▶ **WRITTEN PROBLEM**
Copy exactly the block of lines between the one containing "for thing in" and the one containing "bpy.context.scene.collection.objects.link(empty)", inclusive.
____
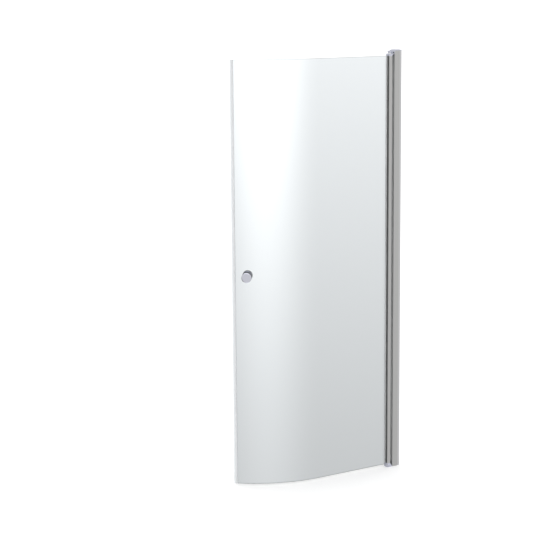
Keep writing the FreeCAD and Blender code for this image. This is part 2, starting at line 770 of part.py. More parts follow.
def stile_profile():
    """The aluminium stile: a tube for the plugs, a groove for the glass and one for the hinge seal."""
    section = corners(stile_left, stile_right, room_y, stile_back_y)
    height = stile_top - stile_foot
    stile = prism("stile_body", section, stile_foot, height)
    chamber = corners(stile_left + stile_wall, stile_right - stile_wall, chamber_front_y, chamber_back_y)
    hollow(stile, "stile_chamber", chamber, stile_foot, height)
    groove_floor = glass_edge_x + glass_end_gap
    groove = corners(stile_left, groove_floor, groove_front_y, groove_back_y)
    hollow(stile, "glass_groove", groove, stile_foot, height)
    places = [
        (stile_left, room_y),
        (stile_right, room_y),
        (stile_right, stile_back_y),
    ]
    round_edges(stile, "stile_edges", stile_round, places)
    round_edges(stile, "stile_lip", stile_back_wall / 2, [(stile_left, stile_back_y)])
    front = root_front - fit_gap
    back = root_back + fit_gap
    narrow = fin_thickness / 2 + fit_gap
    middle = (fin_front + fin_back) / 2
    inner = stile_right - stile_wall / 2 - fin_root - fit_gap
    foot = stile_foot - stile_wall
    top = stile_top + stile_wall
    tools = [
        box("seal_groove", inner, stile_right - stile_wall / 2, front, back, foot, top),
        box("seal_mouth", inner, stile_right + stile_wall, middle - narrow, middle + narrow, foot, top),
    ]
    for index, level in enumerate(plug_screw_levels):
        name = f"stile_screw_hole_{index}"
        tools += countersink(name, stile_right, plug_screw_y, level, ALONG_DOOR)
    return node(cut("stile_cut", stile, tools), "stile_profile")


def plug(name, head_foot, head_height, spigot_foot, spigot_top, wide_end, bore_foot, bore_top, screw_level):
    """A stile plug: a head with the stile's footprint, a nose towards the post, and a spigot."""
    section = corners(stile_left, stile_right, room_y, stile_back_y)
    head = prism(f"{name}_head", section, head_foot, head_height)
    places = [(x, y) for x in (stile_left, stile_right) for y in (room_y, stile_back_y)]
    round_edges(head, f"{name}_edges", stile_round, places)
    cone = document.addObject("Part::Cone", f"{name}_cone")
    slope = head_height - nose_edge
    low, high = (nose_root, nose_radius) if wide_end == "top" else (nose_radius, nose_root)
    bind(cone, Radius1=low, Radius2=high, Height=slope)
    cone_foot = head_foot if wide_end == "top" else head_foot + nose_edge
    edge_foot = head_foot + slope if wide_end == "top" else head_foot
    place(cone, pivot_x, pivot_y, cone_foot)
    edge = rod(f"{name}_nose_edge", nose_radius, nose_edge, pivot_x, pivot_y, edge_foot)
    flare = fuse(f"{name}_flare", [cone, edge])
    space = box(
        f"{name}_nose_space",
        pivot_x,
        pivot_x + nose_radius * 2,
        room_y,
        stile_back_y,
        head_foot,
        head_foot + head_height,
    )
    nose = common(f"{name}_nose", flare, space)
    spigot = box(
        f"{name}_spigot",
        stile_left + stile_wall + fit_gap,
        stile_right - stile_wall - fit_gap,
        chamber_front_y + fit_gap,
        chamber_back_y - fit_gap,
        spigot_foot,
        spigot_top,
    )
    bore = rod(f"{name}_bore", bush_radius, bore_top - bore_foot, pivot_x, pivot_y, bore_foot)
    solid = fuse(f"{name}_solid", [head, nose, spigot])
    tools = [bore] + countersink(f"{name}_screw_hole", stile_right, plug_screw_y, screw_level, ALONG_DOOR)
    if wide_end == "foot":
        # The pane reaches lower than the stile, so this plug's head is slotted for it.
        right = glass_edge_x + fit_gap
        front = glass_outer_y - fit_gap
        back = glass_inner_y + fit_gap
        foot = glass_foot - fit_gap
        left = stile_left - stile_wall
        tools.append(box(f"{name}_glass_slot", left, right, front, back, foot, stile_foot + stile_wall))
    return node(cut(f"{name}_cut", solid, tools), name)


def top_stile_plug():
    bore_foot = bush_top - bush_length
    return plug(
        "top_stile_plug",
        stile_top,
        plug_head,
        stile_top - plug_spigot,
        stile_top + stile_wall,
        "top",
        bore_foot,
        plug_top + stile_wall,
        plug_screw_levels[1],
    )


def bottom_stile_plug():
    foot = foot_plate + washer_height + washer_gap
    return plug(
        "bottom_stile_plug",
        foot,
        foot_plug_head,
        stile_foot - stile_wall,
        stile_foot + plug_spigot,
        "foot",
        foot - stile_wall,
        foot + bush_length,
        plug_screw_levels[0],
    )


def top_pivot_bush():
    """The plastic top bush, hung in the plug by its collar."""
    inner = pin_radius + pin_clearance
    low = collar_height - bush_length
    section = [
        (inner, low),
        (bush_radius, low),
        (bush_radius, 0),
        (collar_radius, 0),
        (collar_radius, collar_height),
        (inner, collar_height),
    ]
    bush = turned("top_bush_body", section)
    return node(place(bush, pivot_x, pivot_y, plug_top), "top_pivot_bush")


def bottom_pivot_bush():
    """The plastic bottom bush, flush with the plug's underside."""
    inner = pin_radius + pin_clearance
    bush = turned("bottom_bush_body", corners(inner, bush_radius, 0, bush_length))
    return node(place(bush, pivot_x, pivot_y, foot_plate + washer_height + washer_gap), "bottom_pivot_bush")


def plug_screws():
    """One screw through the stile's hinge side into each plug's spigot."""
    screws = []
    for index, level in enumerate(plug_screw_levels):
        screws.append(small_screw(f"plug_screw_{index}", stile_right, plug_screw_y, level, ALONG_DOOR))
    return node(group("plug_screw_group", screws), "plug_screws")


def knob_turn():
    """How far round the bend the knob sits, in degrees."""
    return bend_turn - knob_inset / bend_radius * (180 / math.pi)


def at_knob(thing):
    """Places a part at the knob: its Z axis leaves the glass's outer face squarely."""
    turn = knob_turn()
    x = bend_x - bend_radius * sine(turn)
    y = bend_y - bend_radius * cosine(turn)
    return place(thing, x, y, knob_height, -turn, 0, 90)


def glass_pane():
    """The 6 mm pane: flat from the stile, then bent towards the shower, with a ground edge."""
    inner_radius = bend_radius - glass_thickness
    outer_end = (bend_x - bend_radius * sine(bend_turn), bend_y - bend_radius * cosine(bend_turn))
    inner_end = (bend_x - inner_radius * sine(bend_turn), bend_y - inner_radius * cosine(bend_turn))
    section = [
        (glass_edge_x, glass_outer_y),
        (glass_edge_x, glass_inner_y),
        (bend_x, glass_inner_y, bend_x, bend_y, -1),
        inner_end,
        (*outer_end, bend_x, bend_y, 1),
        (bend_x, glass_outer_y),
    ]
    height = stile_top - glass_foot
    pane = prism("glass_body", section, glass_foot, height)
    names = []
    for index, edge in enumerate(pane.Shape.Edges):
        first, last = edge.Vertexes[0].Point, edge.Vertexes[-1].Point
        level = abs(first.z - last.z) < 1e-6
        rim = level and min(first.x, last.x) < (glass_edge_x - fit_gap).number
        free_end = max(first.x, last.x) < (bend_x - fit_gap).number
        if rim or free_end:
            names.append(f"Edge{index + 1}")
    base = pane.Tip
    bevel = pane.newObject("PartDesign::Chamfer", "glass_bevel_edge")
    bevel.Base = (base, names)
    bind(bevel, Size=glass_bevel)
    document.recompute()
    hole = document.addObject("Part::Cylinder", "glass_hole")
    bind(hole, Radius=glass_hole_radius, Height=glass_thickness * 3)
    turn = knob_turn()
    reach = bend_radius - glass_thickness * 2
    place(hole, bend_x - reach * sine(turn), bend_y - reach * cosine(turn), knob_height, -turn, 0, 90)
    return node(cut("glass_cut", pane, [hole]), "glass_pane")


def glazing_gasket(name, wall_y, glass_y, outward):
    """A soft strip between the groove's wall and the glass, with a lip that covers the joint."""
    lip_y = wall_y + gasket_lip_rise * outward
    section = [
        (stile_left - gasket_lip, glass_y),
        (stile_left - gasket_lip, wall_y),
        (stile_left - gasket_lip + gasket_lip_rise, lip_y),
        (stile_left, lip_y),
        (stile_left, wall_y),
        (glass_edge_x, wall_y),
        (glass_edge_x, glass_y),
    ]
    strip = prism(f"{name}_body", section, stile_foot, stile_top - stile_foot)
    return node(strip, name)


def hinge_seal():
    """The clear fin in the hinge gap: a foot held in the stile's groove and a blade towards the post."""
    foot_left = stile_right - stile_wall / 2 - fin_root
    foot_right = stile_right - stile_wall / 2 - fit_gap
    tip = stile_right + fin_reach
    section = [
        (foot_left, root_front),
        (foot_right, root_front),
        (foot_right, fin_front),
        (tip, fin_front),
        (tip, fin_back),
        (foot_right, fin_back),
        (foot_right, root_back),
        (foot_left, root_back),
    ]
    return node(prism("hinge_seal_body", section, stile_foot, stile_top - stile_foot), "hinge_seal")


def leading_edge_seal():
    """The clear strip that grips the glass's free edge and ends in a fin."""
    grip = glass_thickness / 2 + fit_gap
    outer = grip + edge_seal_wall
    fin = edge_seal_fin_width / 2
    section = [
        (-edge_seal_grip, -outer),
        (edge_seal_web, -outer),
        (edge_seal_web * 2, -fin),
        (edge_seal_fin, -fin),
        (edge_seal_fin, fin),
        (edge_seal_web * 2, fin),
        (edge_seal_web, outer),
        (-edge_seal_grip, outer),
        (-edge_seal_grip, grip),
        (0, grip),
        (0, -grip),
        (-edge_seal_grip, -grip),
    ]
    seal = prism("leading_edge_seal_body", section, 0, stile_top - glass_foot)
    middle = bend_radius - glass_thickness / 2
    x = bend_x - middle * sine(bend_turn)
    y = bend_y - middle * cosine(bend_turn)
    place(seal, x, y, glass_foot, 180 - bend_turn)
    return node(seal, "leading_edge_seal")


def knob_section(foot, outward):
    """Half of a knob with its blind hole, from the washer's face at the foot level."""
    end = foot + knob_length * outward
    shoulder = end - knob_bevel * outward
    hole = foot + (stud_bite + fit_gap) * outward
    inner = stud_radius
    return [
        (inner, foot),
        (knob_radius, foot),
        (knob_radius, shoulder),
        (knob_radius - knob_bevel, end),
        (0, end),
        (0, hole),
        (inner, hole),
    ]


def outer_knob():
    """The knob on the room side, screwed on to the stud."""
    knob = turned("outer_knob_body", knob_section(knob_washer, 1))
    return node(at_knob(knob), "outer_knob")


def inner_knob():
    """The knob on the shower side, with a hole from below for its set screw."""
    foot = -(glass_thickness + knob_washer)
    knob = turned("inner_knob_body", knob_section(foot, -1))
    at_knob(knob)
    hole = set_screw_rod("inner_knob_screw_hole", knob_radius * 2)
    return node(cut("inner_knob_cut", knob, [hole]), "inner_knob")


def set_screw_place():
    """Where the inner knob's set screw stands, halfway along the stud's grip in that knob."""
    turn = knob_turn()
    reach = bend_radius - glass_thickness - knob_washer - stud_bite / 2
    return bend_x - reach * sine(turn), bend_y - reach * cosine(turn)


def set_screw_rod(name, length):
    """A rod from the stud straight down through the inner knob."""
    x, y = set_screw_place()
    return rod(name, set_screw_radius, length, x, y, knob_height - stud_radius, 0, 180, 0)


def knob_set_screw():
    """The set screw that locks the inner knob on the stud."""
    screw = set_screw_rod("knob_screw", set_screw_length)
    x, y = set_screw_place()
    z = knob_height - stud_radius - set_screw_length
    socket = hexagon("knob_screw_socket", small_socket, socket_depth, x, y, z)
    return node(cut("knob_screw_cut", screw, [socket]), "knob_set_screw")


def knob_stud():
    """The threaded stud through the glass that joins the two knobs."""
    foot = -(glass_thickness + knob_washer + stud_bite)
    section = corners(0, stud_radius, foot, knob_washer + stud_bite)
    return node(at_knob(turned("knob_stud_body", section)), "knob_stud")


def knob_washers(pane):
    """The soft washers that keep the knobs off the glass, the inner one pressed to its hollow face."""
    inner = stud_radius + fit_gap
    outer = turned("outer_washer_body", corners(inner, knob_washer_radius, 0, knob_washer))
    node(at_knob(outer), "outer_knob_washer")
    low = -(glass_thickness + knob_washer)
    back = turned("inner_washer_body", corners(inner, knob_washer_radius, low, -glass_thickness))
    at_knob(back)
    return node(cut("inner_washer_cut", back, [pane]), "inner_knob_washer")


def knob_sleeve():
    """The plastic sleeve that lines the hole in the glass."""
    inner = stud_radius + fit_gap
    outer = glass_hole_radius - fit_gap
    section = corners(inner, outer, -(glass_thickness - fit_gap), -fit_gap)
    return node(at_knob(turned("knob_sleeve_body", section)), "knob_sleeve")


# ---------------------------------------------------------------------------------------------
# Assembly
# ---------------------------------------------------------------------------------------------

wall_channel()
adjusting_screws()
adjusting_screw_covers()
top_cap()

post_profile()
top_bearing_bracket()
top_bracket_cover()
top_pivot_pin()
top_lock_screw()
bottom_bearing_bracket()
bottom_pivot_pin()
thrust_washer()
bracket_screws()

stile_profile()
top_stile_plug()
bottom_stile_plug()
top_pivot_bush()
bottom_pivot_bush()
plug_screws()
pane = glass_pane()
glazing_gasket("outer_glazing_gasket", groove_front_y, glass_outer_y, -1)
glazing_gasket("inner_glazing_gasket", groove_back_y, glass_inner_y, 1)
hinge_seal()
leading_edge_seal()
outer_knob()
inner_knob()
knob_stud()
knob_washers(pane)
knob_sleeve()
knob_set_screw()

document.recompute()

for thing in document.Objects:
    if "Invalid" in thing.State or "Error" in thing.State:
        raise RuntimeError(f"{thing.Label} failed")
for part in NODES:
    if part.Shape.isNull() or not part.Shape.isValid():
        raise RuntimeError(f"{part.Label} has a bad shape")

os.makedirs("parts", exist_ok=True)
for part in NODES:
    part.Shape.exportStep(f"parts/{part.Label}.step")
    print(part.Label, len(part.Shape.Solids), round(part.Shape.Volume, 1))
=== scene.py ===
import bmesh
import bpy
import numpy as np
from mathutils import Matrix, Vector


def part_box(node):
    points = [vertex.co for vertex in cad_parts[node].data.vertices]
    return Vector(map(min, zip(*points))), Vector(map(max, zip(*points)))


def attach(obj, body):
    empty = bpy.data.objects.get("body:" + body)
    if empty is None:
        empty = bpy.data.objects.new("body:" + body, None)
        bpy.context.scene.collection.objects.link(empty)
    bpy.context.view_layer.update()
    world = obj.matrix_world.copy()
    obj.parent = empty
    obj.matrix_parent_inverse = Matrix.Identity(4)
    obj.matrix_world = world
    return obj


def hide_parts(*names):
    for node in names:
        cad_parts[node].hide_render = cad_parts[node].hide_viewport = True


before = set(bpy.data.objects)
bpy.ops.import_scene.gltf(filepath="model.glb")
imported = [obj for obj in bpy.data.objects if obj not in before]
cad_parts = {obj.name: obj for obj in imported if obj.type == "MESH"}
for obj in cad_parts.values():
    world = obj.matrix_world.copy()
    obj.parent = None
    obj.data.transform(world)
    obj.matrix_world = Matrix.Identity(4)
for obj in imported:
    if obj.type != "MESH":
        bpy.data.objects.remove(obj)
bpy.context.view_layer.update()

# ---------------------------------------------------------------------------------------------
# Wall channel and post
# Two aluminium extrusions, one sliding over the other, brushed lightly along their length and then
# anodised a natural satin silver. The channel is screwed on through its back, the post clamped to it.
# ---------------------------------------------------------------------------------------------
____
▶ **TASK RESULT**
for thing in document.Objects:
    if "Invalid" in thing.State or "Error" in thing.State:
        raise RuntimeError(f"{thing.Label} failed")
for part in NODES:
    if part.Shape.isNull() or not part.Shape.isValid():
        raise RuntimeError(f"{part.Label} has a bad shape")

os.makedirs("parts", exist_ok=True)
for part in NODES:
    part.Shape.exportStep(f"parts/{part.Label}.step")
    print(part.Label, len(part.Shape.Solids), round(part.Shape.Volume, 1))
=== scene.py ===
import bmesh
import bpy
import numpy as np
from mathutils import Matrix, Vector


def part_box(node):
    points = [vertex.co for vertex in cad_parts[node].data.vertices]
    return Vector(map(min, zip(*points))), Vector(map(max, zip(*points)))


def attach(obj, body):
    empty = bpy.data.objects.get("body:" + body)
    if empty is None:
        empty = bpy.data.objects.new("body:" + body, None)
        bpy.context.scene.collection.objects.link(empty)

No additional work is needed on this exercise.